A lei húngara que proíbe a divulgação de conteúdo sobre homossexualidade para menores despertou fortes críticas na Europa e provocou até um desentendimento com a UEFA. A federação europeia de futebol rejeitou a iluminação do estádio de Munique com as cores do arco-íris, símbolo da diversidade e da inclusão, no jogo disputado na quarta-feira (23) entre Hungria e Alemanha pela Eurocopa. O prefeito de Munique, Dieter Reiter, queria iluminar o estádio em protesto às políticas húngaras contra as minorias sexuais, mas a UEFA rejeitou a proposta alegando que seu estatuto impede manifestações políticas em eventos esportivos.

"Nova era cultural antiliberal"

A deriva homofóbica de Orbán representa uma nova etapa no projeto do primeiro-ministro húngaro de estabelecer uma "nova era" cultural não liberal em seu país. A legislação que recebeu emendas visando a comunidade LGBTQIA+ buscava inicialmente o combate à pedofilia, com medidas como a criação de um banco de dados de condenados acessível ao público ou a sua desqualificação para determinados empregos.

Entretanto, no início de junho, membros do partido Fidesz, no governo, apresentaram emendas, rapidamente criticadas pelos defensores dos direitos humanos. "Pornografia e conteúdo que represente a sexualidade ou promova o desvio de identidade de gênero, mudança de sexo e homossexualidade não devem ser acessíveis a menores de 18 anos", alegaram correligionários de Orbán.

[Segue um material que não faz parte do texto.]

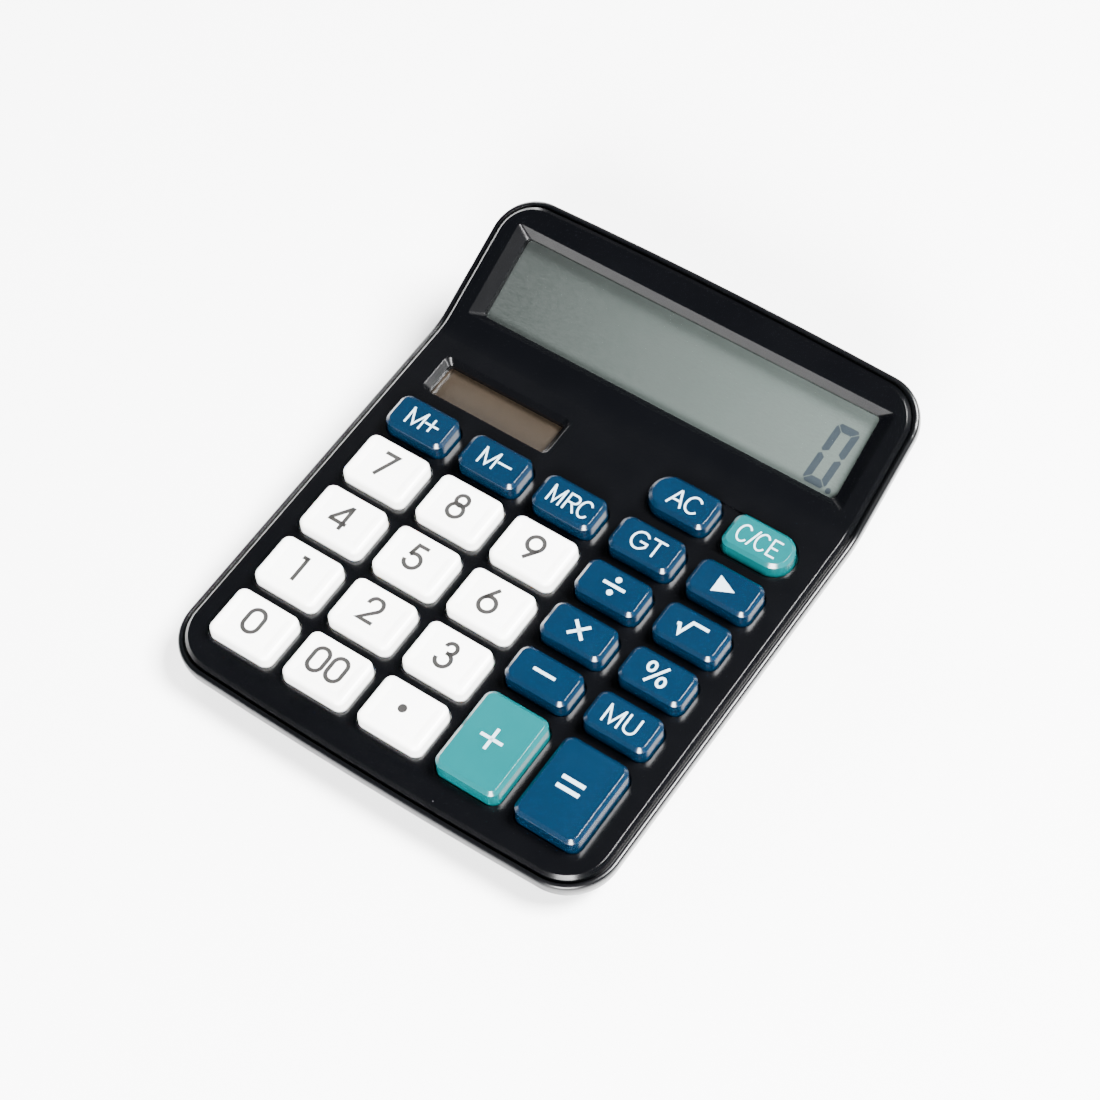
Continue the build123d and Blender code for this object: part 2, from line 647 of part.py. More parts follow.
def battery_lead(side):
    """A lead from a contact plate forward to the underside of the board."""
    radius = 0.6
    x = side * (BAY_HALF_LENGTH - radius - 0.1)
    plate_front = BATTERY_Y - BAY_HALF_WIDTH + 1
    joint = BASE.to_local_coords(Vector(side * 22.0, PCB_REAR - 6, -PCB_BOTTOM))
    below_joint = BASE.to_local_coords(Vector(side * 22.0, PCB_REAR - 6, -PCB_BOTTOM - 3.5))
    route = [(x, plate_front, 10.0), (x, plate_front - 5, 10.0), below_joint, joint]
    path = FilletPolyline(*route, radius=1.2)
    section = Plane(origin=path @ 0, z_dir=path % 0) * Circle(radius)
    return BASE.location * sweep(section, path=path)


# ---------------------------------------------------------------- assembly
def all_nodes():
    nodes = {
        "upper_case": upper_case(),
        "lower_case": lower_case(),
        "battery_door": battery_door(),
        "case_screws": case_screws(),
        "rubber_feet": rubber_feet(),
        "rubber_keypad": keypad(),
        "carbon_pills": carbon_pills(),
        "main_board": main_board(),
        "board_screws": pcb_screws(),
        "display_flex": display_flex(),
        "battery": battery_cell(),
        "battery_spring": battery_spring(),
        "negative_contact": contact_plate(-1),
        "positive_contact": contact_plate(1),
        "battery_lead_black": battery_lead(-1),
        "battery_lead_red": battery_lead(1),
    }
    nodes.update(display_stack())
    nodes.update(solar_parts())
    nodes.update(board_components())
    nodes.update({key.name: key_solid(key) for key in KEYS})
    return nodes


def on_table(shape):
    """The shape in the table frame: Z up, feet at height 0."""
    solids = shape if isinstance(shape, list) else [shape]
    return Compound(children=[TABLE.to_local_coords(solid) for solid in solids])


seated = {name: on_table(shape) for name, shape in all_nodes().items()}
rim_box = seated["lower_case"].bounding_box()
centring = Pos(0, -(rim_box.min.Y + rim_box.max.Y) / 2, 0)
for name, shape in seated.items():
    export_step(centring * shape, f"parts/{name}.step")
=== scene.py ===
import json
from dataclasses import dataclass
from math import acos, atan2, ceil, cos, hypot, radians, sin, tan

import bmesh
import bpy
from mathutils import Matrix, Vector


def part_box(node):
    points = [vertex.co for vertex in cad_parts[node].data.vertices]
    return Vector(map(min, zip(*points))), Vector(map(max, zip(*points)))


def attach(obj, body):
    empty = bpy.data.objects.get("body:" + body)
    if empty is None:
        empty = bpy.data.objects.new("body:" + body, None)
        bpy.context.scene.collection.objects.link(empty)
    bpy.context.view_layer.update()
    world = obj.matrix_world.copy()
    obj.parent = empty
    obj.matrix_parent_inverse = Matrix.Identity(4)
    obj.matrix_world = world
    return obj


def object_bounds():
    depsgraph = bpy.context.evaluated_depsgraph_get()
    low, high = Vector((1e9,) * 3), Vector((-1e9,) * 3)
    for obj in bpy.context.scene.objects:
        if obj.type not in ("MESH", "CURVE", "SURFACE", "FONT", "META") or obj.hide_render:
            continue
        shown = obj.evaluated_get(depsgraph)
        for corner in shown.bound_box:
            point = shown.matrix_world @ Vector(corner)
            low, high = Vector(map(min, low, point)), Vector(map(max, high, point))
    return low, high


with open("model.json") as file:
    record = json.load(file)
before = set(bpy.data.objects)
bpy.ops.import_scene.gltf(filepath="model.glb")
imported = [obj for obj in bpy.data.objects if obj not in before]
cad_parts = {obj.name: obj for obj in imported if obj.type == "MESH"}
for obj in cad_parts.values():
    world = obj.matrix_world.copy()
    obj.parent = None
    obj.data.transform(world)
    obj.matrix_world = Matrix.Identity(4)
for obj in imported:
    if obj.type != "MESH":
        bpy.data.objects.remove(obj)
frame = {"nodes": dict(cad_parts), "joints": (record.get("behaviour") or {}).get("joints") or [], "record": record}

# Looks of the desktop calculator: moulded plastics, printed legends, the display, light and camera.
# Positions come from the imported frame. Legends and display segments are drawn in millimetres.
# The lights are strong enough for a near-white floor, so most of the base colours here are darker than
# the real ones. The record's materials hold the ordinary colours.

CAD_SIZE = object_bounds()
MM = 0.001
CASE = "case"

INK_HEIGHT = 0.03            # how far a printed mark stands on its surface, mm
NUMBER_TRAY = 0.22           # depth of the shallow tray in a number key, mm
LETTER_STROKE = 0.5
DIGIT_STROKE = 1.04
SIGN_STROKE = 0.8
SMALL_STROKE = 0.45
DISPLAY_TILT = 24.5          # display face above the key deck, degrees

ROOM_LIGHT = 0.015           # brightness of the room, then of the glow in front and of the backdrop
GLOW_LIGHT = 0.06
BACKDROP_LIGHT = 6.0
GLOW_EDGES = (-0.95, -0.65)  # Y of the directions between which the glow fades out
BACKDROP_EDGES = (0.02, 0.11)  # Z of the directions between which the backdrop fades out

CAMERA_AZIMUTH = 34.92
CAMERA_ELEVATION = 52.92
CAMERA_DISTANCE = 0.6391
CAMERA_LENS = 89.77
SENSOR_WIDTH = 36.0
AIM_OFFSET = (0.00095, -0.0013)  # the point that the camera looks at, from the middle of the CAD box
AIM_HEIGHT = 0.015


# ---------------------------------------------------------------- planes of the object
def plane_matrix(normal, origin=Vector((0, 0, 0))):
    """A frame with X to the right, Z along the normal and its origin on the plane."""
    x_axis = Vector((1, 0, 0))
    normal = Vector(normal).normalized()
    matrix = Matrix((x_axis, normal.cross(x_axis), normal)).transposed().to_4x4()
    matrix.translation = origin
    return matrix


def local_box(node, plane):
    """Lowest and highest corner of a CAD node, measured along a plane's own axes."""
    inverse = plane.inverted()
    points = [inverse @ vertex.co for vertex in frame["nodes"][node].data.vertices]
    low = Vector([min(point[i] for point in points) for i in range(3)])
    high = Vector([max(point[i] for point in points) for i in range(3)])
    return low, high


def press_axis(node):
    """The direction in which a key travels."""
    joint = next(joint for joint in frame["joints"] if joint["child"] == node)
    return Vector(joint["axis"])


DECK = plane_matrix(-press_axis("key_0"))
DISPLAY = DECK @ Matrix.Rotation(radians(DISPLAY_TILT), 4, "X")


# ---------------------------------------------------------------- strokes, in millimetres
@dataclass
class Stroke:
    """A line of constant width through its points."""

    points: list
    width: float = LETTER_STROKE
    closed: bool = False


@dataclass
class Patch:
    """A filled outline."""

    points: list


def arc(centre, radius, start, end, stretch=1.0):
    """Points along an arc; angles in degrees, and stretch widens it in Y."""
    count = max(2, ceil(abs(end - start) / 7))
    angles = [radians(start + (end - start) * i / count) for i in range(count + 1)]
    return [(centre[0] + radius * cos(a), centre[1] + stretch * radius * sin(a)) for a in angles]


def ring(centre, radius, width, stretch=1.0):
    return Stroke(arc(centre, radius, 0, 360, stretch)[:-1], width, closed=True)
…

A partir de agora, os cursos de educação sexual terão de ser ministrados por entidades autorizadas pelo Estado, especifica o texto. A lei também denuncia a existência de estruturas "com duvidosa credibilidade profissional", que tentam "influenciar o desenvolvimento sexual das crianças" e podem "causar graves prejuízos ao seu desenvolvimento físico, mental e moral".

A lei menciona explicitamente a publicidade, mas o que acontecerá com livros, séries ou filmes em que a homossexualidade seja evocada? "O texto da lei é, aliás, muito ambíguo", afirmou Zsolt Szekeres, representante do Comitê de Helsinque, uma organização de defesa dos direitos humanos.

Embora afirme que ainda não conhece todas as suas consequências, Szekeres garantiu que o texto terá um efeito dissuasivo sobre os organizadores de eventos como a Marcha do Orgulho Gay, marcada para 24 de julho em Budapeste. Aprovada em 15 de junho, a lei deve entrar em vigor em julho.

Aliança para obter vantagens 

Antes do retorno de Orbán ao poder em 2010, a Hungria era um dos países mais progressistas da região. A homossexualidade foi descriminalizada na década de 1960 e a união civil entre pessoas do mesmo sexo foi aprovada em 1996. Mas o primeiro-ministro endureceu progressivamente a legislação, o que contribuiu para um sentimento homofóbico na mídia e na classe política. 

Integrante de uma aliança de líderes que combate os valores liberais de comportamento, assim como o presidente brasileiro Jair Bolsonaro, o primeiro-ministro da Hungria exorta valores cristãos tradicionais da família. Em 2019, ele baniu os estudos de gênero nas universidades húngaras. O líder nacionalista tem também uma visão arcaica do papel de homens e mulheres na sociedade e governa com um gabinete predominantemente masculino. 

"Hungria não tem mais nada o que fazer na União Europeia"

Ao chegar para a reunião em Bruxelas, o primeiro-ministro liberal da Holanda, Mark Rutte, disse que a Hungria "não tem mais nada o que fazer dentro da União Europeia", que é uma "comunidade de valores". Rutte frisou, no entanto, que não cabe a ele decidir sozinho sobre uma eventual sanção a Budapeste.

As regras europeias exigem unanimidade na aprovação de decisões. O problema é que a Hungria forma, com Polônia, Eslováquia e República Tcheca, o grupo de Visegrad, conhecido como V4, uma aliança de países que busca sistematicamente se opor às economias ocidentais do bloco, com o objetivo de obter vantagens nas negociações. 

O primeiro-ministro de Luxemburgo, Xavier Betel, disse que pretende afirmar a Orbán que "as leis adotadas por seu governo são inaceitáveis".

Para o primeiro-ministro da Irlanda, Micheál Martin, "as autoridades húngaras estão atropelando valores fundamentais da UE".